1. No designated time (I have worked 23 hours at straight)
2. Have to please higher officials 
3. Had to finish other people work (if requires)
4. Word of mouth strictly matters
5. Should maintain good contact with internal departments
6. Had to work on national holidays (if requires)
7. Something you muttered in 2000 might/will backfire you in 2020 
8 Everyone is selfish. You've no friends but more of acquaintances or colleagues
9. Everyone is replaceable
10. You might have to work according to your client's time zone

P.S Both the companies I've worked helped me in my carrier and I've enjoyed working there.

----------


## Bhavya

> I think I'm eligible to answer this question as I've worked in two International big MNC's. 
> 
> Pro's
> 
> 1. Every 3 months once compulsory team outing
> 2. One annual year party at a top hotel in the city
> 3. Insurance coverage to you and your parents
> 4. Free cab facilities
> 5. Paid holidays, Annual leave bonuses, maternity leaves 
> ...


It's a well-experienced answer, I gathered some points from your answer

----------


## subasan

> It's a well-experienced answer, I gathered some points from your answer


Appreciate your response. It always amused me to learn.

----------


## Bhavya

> Appreciate your response. It always amused me to learn.


Me too, I love to learn new things and I always believe that our experiences are our best teachers, It doesn't matter if we win or lose, fall or rise every experience teach us a lesson for a lifetime

----------


## subasan

> Me too, I love to learn new things and I always believe that our experiences are our best teachers, It doesn't matter if we win or lose, fall or rise every experience teach us a lesson for a lifetime


That's true. Learn from your experiences and never repeat the same mistake thrice.

----------


## Bhavya

> That's true. Learn from your experiences and never repeat the same mistake thrice.


Couldn't agree more, If we do the same mistakes, again and again, We can't call it as a mistake because we are doing it knowingly so we can say we become habitual to it.

----------


## subasan

> Couldn't agree more, If we do the same mistakes, again and again, We can't call it as a mistake because we are doing it knowingly so we can say we become habitual to it.

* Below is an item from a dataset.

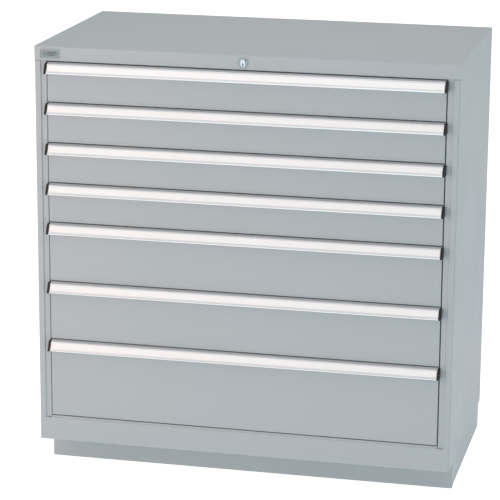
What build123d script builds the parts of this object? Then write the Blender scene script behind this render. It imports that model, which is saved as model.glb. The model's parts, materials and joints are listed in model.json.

I'm trying to cut down the habits but still at vain.

----------


## Bhavya

> I'm trying to cut down the habits but still at vain.


Making mistakes means that we are doing something new so there is nothing to regret about mistakes, But when we are committing the same mistakes, again and again, that means we didn't learn from our mistakes or we are neglecting them. This attitude should be changed. One more thing never say " I'm trying" say " I'm doing" If you say I'm trying unknowingly you are giving yourself excuses for not accomplishing it.

----------


## subasan

> Making mistakes means that we are doing something new so there is nothing to regret about mistakes, But when we are committing the same mistakes, again and again, that means we didn't learn from our mistakes or we are neglecting them. This attitude should be changed. One more thing never say " I'm trying" say " I'm doing" If you say I'm trying unknowingly you are giving yourself excuses for not accomplishing it.


That's really motivating!

----------


## Bhavya

> That's really motivating!


I just shared what I believe myself, I am glad that it's motivated you  :Smile:

----------


## subasan

> I just shared what I believe myself, I am glad that it's motivated you


Thanks for writing something meaningful.

----------


## Bhavya

> Thanks for writing something meaningful.


It's my pleasure, by sharing our thoughts and knowledge we can gain more.

----------